The Langsettian corresponds to the Calymmotheca ("Lyginopteris") hoeninghausii assemblage zone. Many widespread plant species first appear near the base of the Langsettian, indicating a spike of diversification in tropical coal swamp habitats. Plant diversity steadily increases through the entire Langsettian, though this may be a result of ecological factors such as the receding coastline.

=== Duckmantian ===
The Duckmantian, previously known as Westphalian B, is named after the village of Duckmanton in Derbyshire, England. The base of the Duckmantian is defined by the ammonoid Anthracoceratites vaderbeckei. The boundary between the global Bashkirian and Moscovian stages (~315.2 Ma) corresponds to the mid-late part of the Duckmantian.

The lower-middle part of the Duckmantian corresponds to the Lonchopteris rugosa Assemblage-zone, the most diverse plant biozone in the Carboniferous coalfields of Europe. The rising diversity trend of the Langsettian continues into this biozone, with few notable changes in species composition. In the majority of European coalfields, plant diversity reached a plateau around halfway through the Duckmantian. Coal swamps became increasingly unstable in the Paripteris linguaefolia assemblage zone, which begins in the upper part of the Duckmantian.

=== Bolsovian ===
The Bolsovian, previously known as Westphalian C, is named after the town of Bolsover in Derbyshire. The base of the Bolsovian is defined by the ammonoid Donetzoceras aegiranum, and has an estimated age of around 313.8 or 313.7 Ma.
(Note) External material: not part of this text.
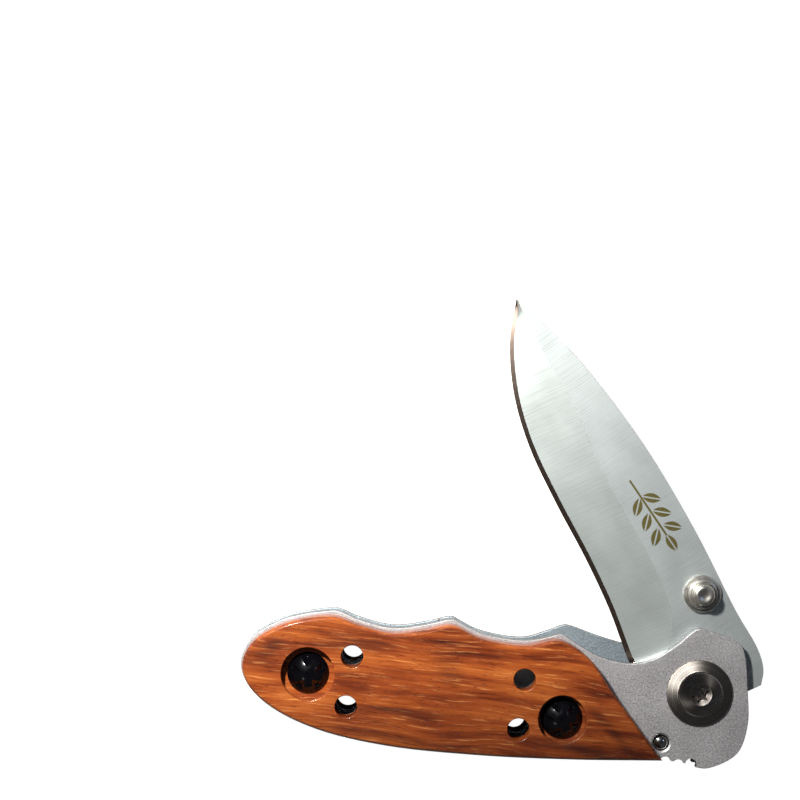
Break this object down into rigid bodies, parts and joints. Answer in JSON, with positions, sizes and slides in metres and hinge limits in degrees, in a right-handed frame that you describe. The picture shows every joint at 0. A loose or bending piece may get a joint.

The Paripteris linguaefolia assemblage zone continues into the Bolsovian, and a decline in plant diversity is apparent across the entirety of Europe. In a few coalfields, such as the Nord-Pas-des-Calais basin of northern France, the decline is delayed until the mid-Bolsovian, while in other areas it may begin as early as the late Duckmantian. The overall downward diversity trend is slight, but several notable lycopsid and sphenopsid species disappear from European coal swamps at this time.

=== Westphalian D ===
Westphalian D is often referred to as the Asturian, named after the Asturias region of northwest Spain. In most of Europe, Westphalian D is distinguished by plant fossils. Asturias is one of the few European regions with enough late Westphalian marine fossils to allow for precise correlations with other marine strata. The proposal to fully implement the name "Asturian" has yet to be ratified, as some stratigraphic difficulties in Spain are not fully resolved.

The lower part of the Asturian belongs to the Linopteris obliqua assemblage zone (sometimes termed the Linopteris bunburii zone). This biozone is notably lower in diversity than previous Westphalian biozones. Plant fossils are still common over much of Europe, with Neuropteris ovata as a particularly abundant species. An important ecological turnover occurs about halfway through the Asturian (~309 Ma), with the arrival of the Crenulopteris acadica assemblage zone (previously known as the Lobatopteris vestita zone). Lycopsid fossils become very rare, while marattialean ferns become abundant in coal swamp deposits. Many European coalfields were positioned in a foreland basin north of the Variscan orogeny. As mountain-building continued, uplift accelerated in the basin, endangering the survival of coal swamp environments.

Plant fossils (and coal deposits as a whole) are uncommon in the following "Cantabrian" substage of the Stephanian Stage. The end of the Asturian is a topic of strong debate; most estimates place the Westphalian-Stephanian boundary before the start of the Kasimovian global stage (~307 Ma), whereas a few place the boundary within the Kasimovian. U-Pb radiometric dating of tonstein beds in Spain estimate that the Asturian lasted from 310.7 to 307.5 Ma, ending just prior to the Kasimovian.

==Life==
The Westphalian interval is widely recognized for its coal deposits—rocks that were deposited broadly across regions that were in low paleolatitudes. These deposits, from so-called "coal swamps" have yielded rich assemblages of fossils including spore-bearing and seed-bearing plants, fishes, and tetrapods. Amphibians were diverse and dominated some communities. The collapse of the rainforest ecology between the Moscovian and Kasimovian removed many amphibian species that did not survive as well in the cooler, drier conditions. Reptiles, however prospered due to specific key adaptations and underwent a major evolutionary radiation, in response to the drier climate that led to the rainforest collapse.